Method SIM Swap Phishing Device Compromise Ease of Use
SMS ✗ Vulnerable ✗ Vulnerable ✗ Vulnerable ✓ Easy
TOTP ✓ Resistant ✗ Vulnerable ~ Partial ✓ Easy
Hardware Key (FIDO2) ✓ Resistant ✓ Resistant ✓ Resistant ~ Moderate
Passkey ✓ Resistant ✓ Resistant ~ Depends on sync ✓ Easy

Which Should You Use?

The answer depends on your threat model and which accounts matter most.

For high-value accounts — email, financial accounts, domain registrar, password manager master account — a hardware security key is the strongest widely available option. The phishing resistance alone justifies the cost and minor inconvenience for these accounts. Keep a backup key registered.

For everything else, TOTP via an authenticator app (preferably one that supports encrypted backup, like Aegis on Android) is a solid default. It's a substantial improvement over SMS, requires no additional hardware, and works offline. The TOTP database should be backed up to an encrypted location — losing it while locked out of accounts you've set up with TOTP is a painful experience.

Passkeys are worth adopting as sites add support, particularly when using a password manager that stores them locally. The user experience is often better than TOTP, and the phishing resistance equals hardware keys.

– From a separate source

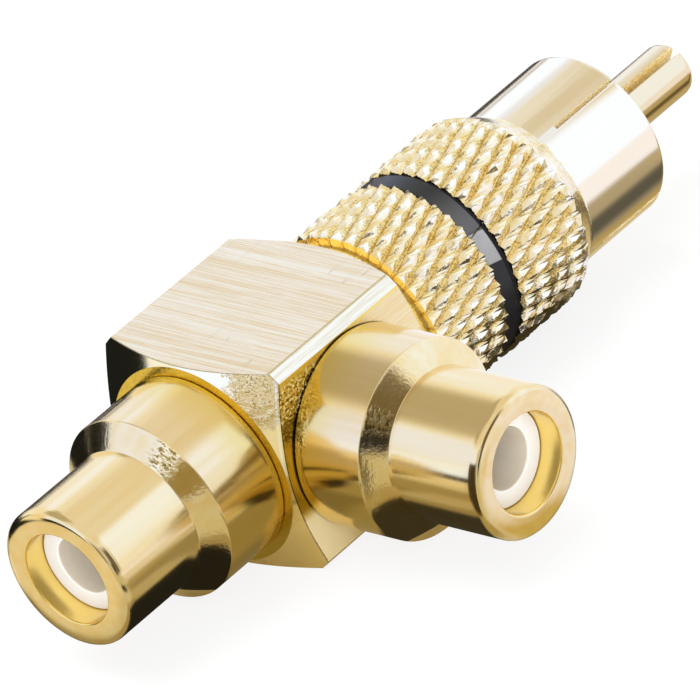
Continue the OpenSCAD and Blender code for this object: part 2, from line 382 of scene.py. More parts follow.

SMS 2FA is better than nothing. If a high-value account offers no other option, enable it. But if the service offers TOTP or WebAuthn and you're using SMS because it was the default — change it.

A Note on Backup Codes

Almost every 2FA system generates one-time backup codes during setup. These are plain-text codes that bypass the second factor, intended for account recovery when you've lost your device. Store them in a password manager or printed and locked away — not in a file on the same device you use for 2FA. Backup codes stored insecurely are a recovery mechanism for you and an attack vector for anyone with access to your device.

For secure communication specifically, second-factor security matters at every layer. End-to-end encryption protects message contents, but account security determines whether an attacker can access your identity in the first place. The two concerns are complementary.